Problem to solve :: Locate, in the data below, the line that contains "fork_tubes();" and the line that contains "obj.parent = None"; reproduce exactly those two lines and every line between them, nothing more.

Supplied material ::
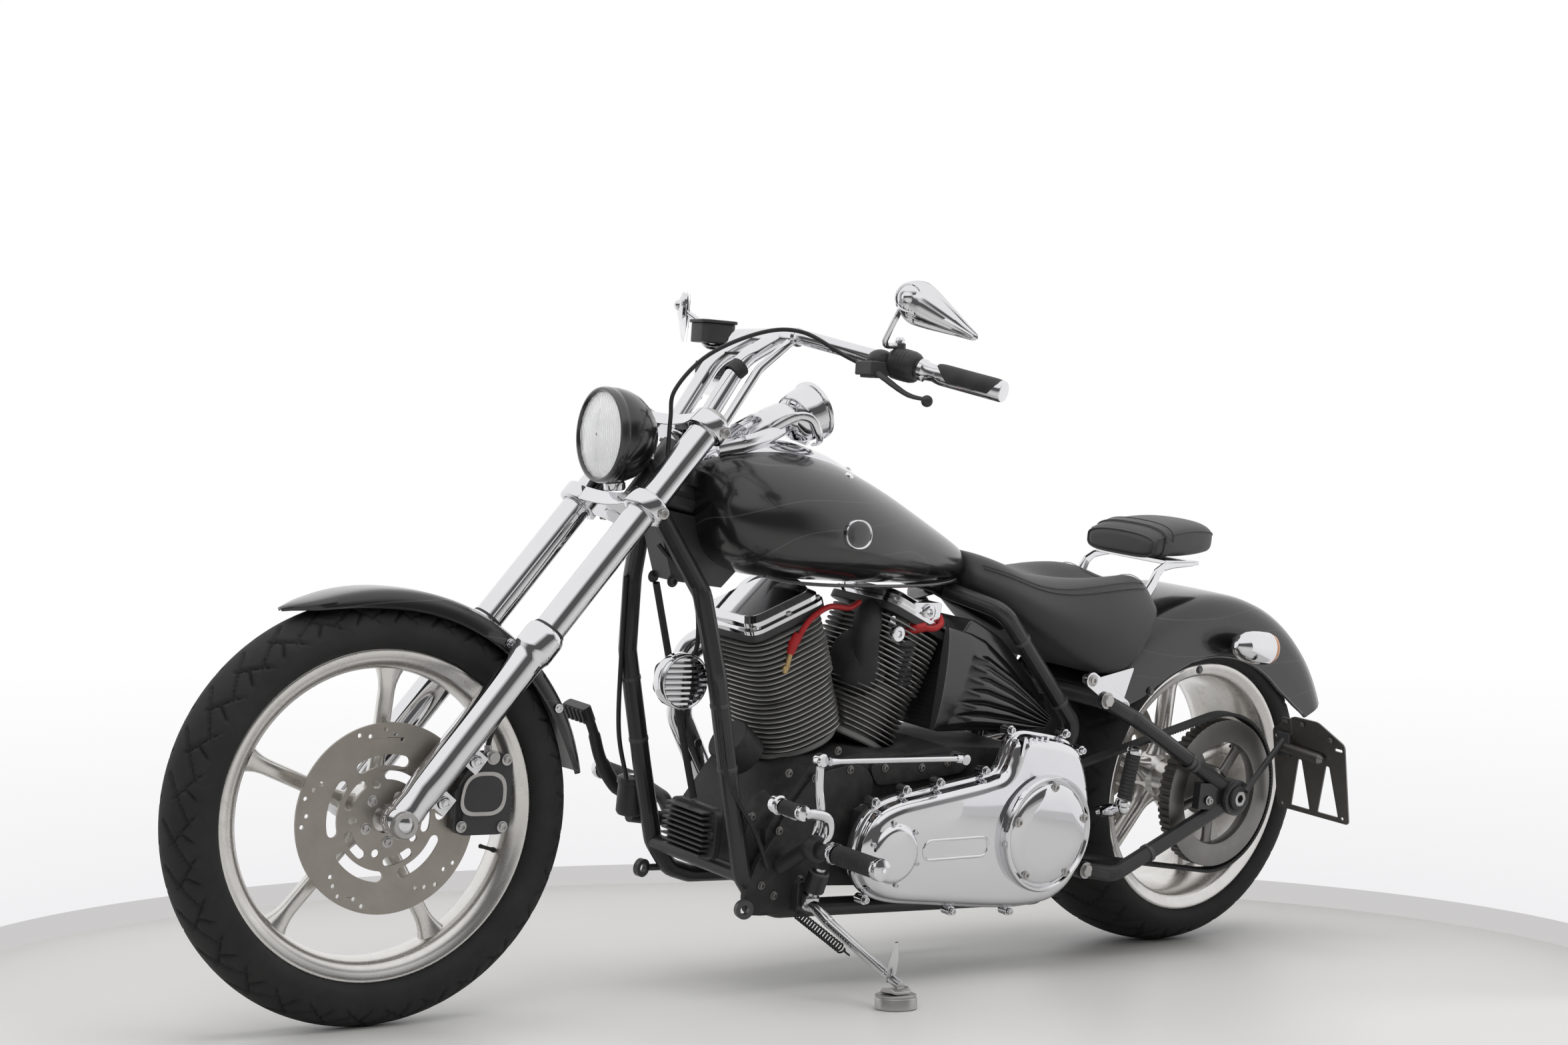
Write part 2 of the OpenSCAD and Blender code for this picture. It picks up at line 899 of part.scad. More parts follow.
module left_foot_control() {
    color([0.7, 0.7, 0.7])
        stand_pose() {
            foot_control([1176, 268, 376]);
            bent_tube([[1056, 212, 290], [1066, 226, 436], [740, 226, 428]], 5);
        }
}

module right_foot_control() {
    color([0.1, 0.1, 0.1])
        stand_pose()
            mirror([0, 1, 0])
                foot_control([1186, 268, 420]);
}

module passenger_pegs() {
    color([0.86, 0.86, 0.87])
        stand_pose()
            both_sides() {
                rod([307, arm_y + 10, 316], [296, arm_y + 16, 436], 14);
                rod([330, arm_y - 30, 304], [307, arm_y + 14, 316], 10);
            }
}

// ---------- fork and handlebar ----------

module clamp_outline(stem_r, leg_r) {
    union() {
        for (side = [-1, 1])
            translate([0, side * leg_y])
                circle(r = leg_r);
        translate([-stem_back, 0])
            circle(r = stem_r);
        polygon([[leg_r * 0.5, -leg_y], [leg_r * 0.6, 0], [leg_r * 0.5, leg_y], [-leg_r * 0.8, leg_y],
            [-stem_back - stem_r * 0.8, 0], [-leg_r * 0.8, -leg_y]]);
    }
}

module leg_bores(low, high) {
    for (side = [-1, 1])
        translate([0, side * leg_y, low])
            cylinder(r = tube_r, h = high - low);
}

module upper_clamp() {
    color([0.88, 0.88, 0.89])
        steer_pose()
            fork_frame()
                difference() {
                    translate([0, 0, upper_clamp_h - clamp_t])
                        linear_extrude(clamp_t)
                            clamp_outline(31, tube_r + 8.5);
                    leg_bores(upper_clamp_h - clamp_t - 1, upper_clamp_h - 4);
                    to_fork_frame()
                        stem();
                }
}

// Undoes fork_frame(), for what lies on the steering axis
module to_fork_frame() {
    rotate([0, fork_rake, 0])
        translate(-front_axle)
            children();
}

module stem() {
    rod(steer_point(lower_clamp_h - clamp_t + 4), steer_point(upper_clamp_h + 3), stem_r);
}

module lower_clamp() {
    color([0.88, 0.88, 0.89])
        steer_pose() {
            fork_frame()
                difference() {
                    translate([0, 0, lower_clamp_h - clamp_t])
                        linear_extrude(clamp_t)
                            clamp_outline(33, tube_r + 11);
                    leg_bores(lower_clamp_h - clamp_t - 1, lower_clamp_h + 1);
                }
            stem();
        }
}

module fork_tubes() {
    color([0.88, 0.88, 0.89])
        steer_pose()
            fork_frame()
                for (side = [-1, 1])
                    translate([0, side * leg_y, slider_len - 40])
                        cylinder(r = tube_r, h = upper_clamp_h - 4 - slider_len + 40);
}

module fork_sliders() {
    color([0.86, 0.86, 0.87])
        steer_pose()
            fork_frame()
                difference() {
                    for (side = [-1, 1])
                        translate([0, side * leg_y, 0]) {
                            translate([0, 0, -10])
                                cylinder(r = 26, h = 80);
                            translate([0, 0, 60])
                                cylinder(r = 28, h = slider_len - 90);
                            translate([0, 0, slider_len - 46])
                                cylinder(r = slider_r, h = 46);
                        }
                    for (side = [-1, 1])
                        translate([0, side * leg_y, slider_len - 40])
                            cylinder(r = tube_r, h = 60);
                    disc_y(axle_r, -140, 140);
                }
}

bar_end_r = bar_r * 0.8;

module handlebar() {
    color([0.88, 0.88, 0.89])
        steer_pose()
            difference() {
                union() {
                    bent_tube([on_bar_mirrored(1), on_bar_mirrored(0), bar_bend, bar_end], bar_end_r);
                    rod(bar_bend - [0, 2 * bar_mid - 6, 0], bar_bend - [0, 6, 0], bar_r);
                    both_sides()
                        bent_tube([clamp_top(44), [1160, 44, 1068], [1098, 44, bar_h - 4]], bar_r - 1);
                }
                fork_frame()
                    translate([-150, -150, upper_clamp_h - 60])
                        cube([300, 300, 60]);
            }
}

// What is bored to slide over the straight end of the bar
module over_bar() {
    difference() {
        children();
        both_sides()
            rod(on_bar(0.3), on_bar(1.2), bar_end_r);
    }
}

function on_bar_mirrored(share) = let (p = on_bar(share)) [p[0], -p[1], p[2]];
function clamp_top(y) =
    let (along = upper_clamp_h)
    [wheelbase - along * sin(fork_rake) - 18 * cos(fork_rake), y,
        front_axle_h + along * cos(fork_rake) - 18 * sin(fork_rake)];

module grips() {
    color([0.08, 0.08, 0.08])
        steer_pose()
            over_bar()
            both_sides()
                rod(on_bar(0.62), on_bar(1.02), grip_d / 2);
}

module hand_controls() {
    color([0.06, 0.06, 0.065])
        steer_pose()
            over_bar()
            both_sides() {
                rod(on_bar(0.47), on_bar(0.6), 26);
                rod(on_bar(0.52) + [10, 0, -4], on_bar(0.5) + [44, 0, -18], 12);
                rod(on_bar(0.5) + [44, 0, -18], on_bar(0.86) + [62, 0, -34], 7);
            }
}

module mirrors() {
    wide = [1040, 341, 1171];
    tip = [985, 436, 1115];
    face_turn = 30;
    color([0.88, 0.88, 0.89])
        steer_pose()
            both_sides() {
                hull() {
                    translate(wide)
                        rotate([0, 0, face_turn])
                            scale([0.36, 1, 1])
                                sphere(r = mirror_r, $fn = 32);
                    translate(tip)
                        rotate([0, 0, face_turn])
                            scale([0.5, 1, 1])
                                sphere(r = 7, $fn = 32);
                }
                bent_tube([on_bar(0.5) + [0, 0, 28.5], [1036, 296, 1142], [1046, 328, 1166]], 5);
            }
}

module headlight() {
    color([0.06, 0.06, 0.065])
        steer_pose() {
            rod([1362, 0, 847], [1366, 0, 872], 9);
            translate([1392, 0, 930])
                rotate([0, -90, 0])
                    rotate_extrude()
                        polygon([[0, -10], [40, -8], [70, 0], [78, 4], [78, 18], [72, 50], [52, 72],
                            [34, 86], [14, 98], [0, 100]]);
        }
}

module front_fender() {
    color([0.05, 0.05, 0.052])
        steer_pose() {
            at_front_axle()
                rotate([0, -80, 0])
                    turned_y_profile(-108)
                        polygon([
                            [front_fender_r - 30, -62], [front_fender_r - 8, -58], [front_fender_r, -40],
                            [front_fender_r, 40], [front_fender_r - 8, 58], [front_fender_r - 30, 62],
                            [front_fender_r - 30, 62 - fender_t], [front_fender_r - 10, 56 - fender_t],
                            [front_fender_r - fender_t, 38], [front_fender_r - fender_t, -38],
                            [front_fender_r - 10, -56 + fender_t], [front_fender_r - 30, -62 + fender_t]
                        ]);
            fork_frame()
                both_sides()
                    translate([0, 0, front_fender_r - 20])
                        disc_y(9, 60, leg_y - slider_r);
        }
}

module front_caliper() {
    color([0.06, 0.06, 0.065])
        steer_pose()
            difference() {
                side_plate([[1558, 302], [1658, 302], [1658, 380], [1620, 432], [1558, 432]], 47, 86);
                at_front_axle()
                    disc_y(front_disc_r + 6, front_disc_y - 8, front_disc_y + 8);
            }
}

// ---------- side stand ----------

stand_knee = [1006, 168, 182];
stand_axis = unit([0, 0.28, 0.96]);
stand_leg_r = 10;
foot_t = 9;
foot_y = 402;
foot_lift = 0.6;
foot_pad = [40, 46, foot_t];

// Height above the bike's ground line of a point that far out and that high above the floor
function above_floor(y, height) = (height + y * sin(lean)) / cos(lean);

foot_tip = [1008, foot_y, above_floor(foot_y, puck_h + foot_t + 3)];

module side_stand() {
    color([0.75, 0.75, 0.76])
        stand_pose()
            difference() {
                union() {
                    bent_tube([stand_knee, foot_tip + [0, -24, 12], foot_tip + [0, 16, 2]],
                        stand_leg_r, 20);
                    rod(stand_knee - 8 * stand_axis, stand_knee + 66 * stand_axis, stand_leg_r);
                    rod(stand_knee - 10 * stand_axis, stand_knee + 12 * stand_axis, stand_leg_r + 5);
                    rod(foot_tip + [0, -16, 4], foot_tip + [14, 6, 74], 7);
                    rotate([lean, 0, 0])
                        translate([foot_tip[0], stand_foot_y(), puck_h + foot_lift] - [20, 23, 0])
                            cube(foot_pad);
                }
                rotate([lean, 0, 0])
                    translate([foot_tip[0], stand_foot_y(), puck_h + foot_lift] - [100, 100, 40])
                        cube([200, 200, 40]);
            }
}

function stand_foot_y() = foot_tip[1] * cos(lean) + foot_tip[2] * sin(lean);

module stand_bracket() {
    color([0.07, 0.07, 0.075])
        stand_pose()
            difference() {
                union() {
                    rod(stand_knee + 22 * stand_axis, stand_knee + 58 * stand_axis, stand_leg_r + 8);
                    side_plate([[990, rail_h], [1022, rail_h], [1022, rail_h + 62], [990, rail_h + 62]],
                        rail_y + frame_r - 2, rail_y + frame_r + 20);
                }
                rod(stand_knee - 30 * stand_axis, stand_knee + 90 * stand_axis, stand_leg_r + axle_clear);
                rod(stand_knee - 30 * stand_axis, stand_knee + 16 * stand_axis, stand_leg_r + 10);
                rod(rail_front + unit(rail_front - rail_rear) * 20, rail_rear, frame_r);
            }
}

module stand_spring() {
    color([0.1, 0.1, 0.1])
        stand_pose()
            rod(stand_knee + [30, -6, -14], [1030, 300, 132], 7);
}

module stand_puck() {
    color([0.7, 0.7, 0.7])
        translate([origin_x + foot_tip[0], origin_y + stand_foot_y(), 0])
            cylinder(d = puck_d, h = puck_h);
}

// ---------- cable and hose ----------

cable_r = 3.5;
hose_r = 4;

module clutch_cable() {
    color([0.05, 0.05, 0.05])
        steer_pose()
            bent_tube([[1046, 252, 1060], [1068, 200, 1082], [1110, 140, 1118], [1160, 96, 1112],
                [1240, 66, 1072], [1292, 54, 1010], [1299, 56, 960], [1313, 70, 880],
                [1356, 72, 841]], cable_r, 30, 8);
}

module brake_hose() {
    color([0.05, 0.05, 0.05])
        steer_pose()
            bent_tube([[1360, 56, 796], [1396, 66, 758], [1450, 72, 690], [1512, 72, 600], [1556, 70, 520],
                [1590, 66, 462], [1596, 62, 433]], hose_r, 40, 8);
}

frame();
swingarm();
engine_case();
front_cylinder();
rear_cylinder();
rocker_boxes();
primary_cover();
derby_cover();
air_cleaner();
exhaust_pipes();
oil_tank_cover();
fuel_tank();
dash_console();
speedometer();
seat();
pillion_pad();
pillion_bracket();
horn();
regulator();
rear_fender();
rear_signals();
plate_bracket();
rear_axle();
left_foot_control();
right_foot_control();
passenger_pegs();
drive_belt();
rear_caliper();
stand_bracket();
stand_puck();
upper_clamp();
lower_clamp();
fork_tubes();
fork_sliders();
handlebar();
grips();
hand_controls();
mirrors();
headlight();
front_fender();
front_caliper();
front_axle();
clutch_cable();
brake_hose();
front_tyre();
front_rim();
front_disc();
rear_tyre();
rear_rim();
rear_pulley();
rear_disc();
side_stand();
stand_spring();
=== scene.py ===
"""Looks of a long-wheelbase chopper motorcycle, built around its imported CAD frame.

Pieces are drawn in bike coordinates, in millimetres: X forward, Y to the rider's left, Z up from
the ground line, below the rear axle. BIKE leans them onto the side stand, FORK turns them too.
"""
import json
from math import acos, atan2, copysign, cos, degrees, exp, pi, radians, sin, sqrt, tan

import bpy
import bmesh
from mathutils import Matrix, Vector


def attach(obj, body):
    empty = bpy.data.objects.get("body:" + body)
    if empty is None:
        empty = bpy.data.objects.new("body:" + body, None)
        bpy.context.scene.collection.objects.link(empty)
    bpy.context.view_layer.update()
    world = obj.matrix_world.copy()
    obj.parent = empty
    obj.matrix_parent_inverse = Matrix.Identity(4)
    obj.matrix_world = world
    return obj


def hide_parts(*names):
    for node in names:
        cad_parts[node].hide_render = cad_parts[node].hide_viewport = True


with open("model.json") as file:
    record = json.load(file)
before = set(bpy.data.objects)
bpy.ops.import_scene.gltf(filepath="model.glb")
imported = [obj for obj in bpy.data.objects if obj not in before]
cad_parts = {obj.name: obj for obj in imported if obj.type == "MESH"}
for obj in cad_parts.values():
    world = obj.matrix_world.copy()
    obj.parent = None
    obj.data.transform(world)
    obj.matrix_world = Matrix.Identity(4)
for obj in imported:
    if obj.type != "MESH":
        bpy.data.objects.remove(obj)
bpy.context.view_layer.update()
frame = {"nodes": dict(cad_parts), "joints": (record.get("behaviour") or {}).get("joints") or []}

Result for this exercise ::
fork_tubes();
fork_sliders();
handlebar();
grips();
hand_controls();
mirrors();
headlight();
front_fender();
front_caliper();
front_axle();
clutch_cable();
brake_hose();
front_tyre();
front_rim();
front_disc();
rear_tyre();
rear_rim();
rear_pulley();
rear_disc();
side_stand();
stand_spring();
=== scene.py ===
"""Looks of a long-wheelbase chopper motorcycle, built around its imported CAD frame.

Pieces are drawn in bike coordinates, in millimetres: X forward, Y to the rider's left, Z up from
the ground line, below the rear axle. BIKE leans them onto the side stand, FORK turns them too.
"""
import json
from math import acos, atan2, copysign, cos, degrees, exp, pi, radians, sin, sqrt, tan

import bpy
import bmesh
from mathutils import Matrix, Vector


def attach(obj, body):
    empty = bpy.data.objects.get("body:" + body)
    if empty is None:
        empty = bpy.data.objects.new("body:" + body, None)
        bpy.context.scene.collection.objects.link(empty)
    bpy.context.view_layer.update()
    world = obj.matrix_world.copy()
    obj.parent = empty
    obj.matrix_parent_inverse = Matrix.Identity(4)
    obj.matrix_world = world
    return obj


def hide_parts(*names):
    for node in names:
        cad_parts[node].hide_render = cad_parts[node].hide_viewport = True


with open("model.json") as file:
    record = json.load(file)
before = set(bpy.data.objects)
bpy.ops.import_scene.gltf(filepath="model.glb")
imported = [obj for obj in bpy.data.objects if obj not in before]
cad_parts = {obj.name: obj for obj in imported if obj.type == "MESH"}
for obj in cad_parts.values():
    world = obj.matrix_world.copy()
    obj.parent = None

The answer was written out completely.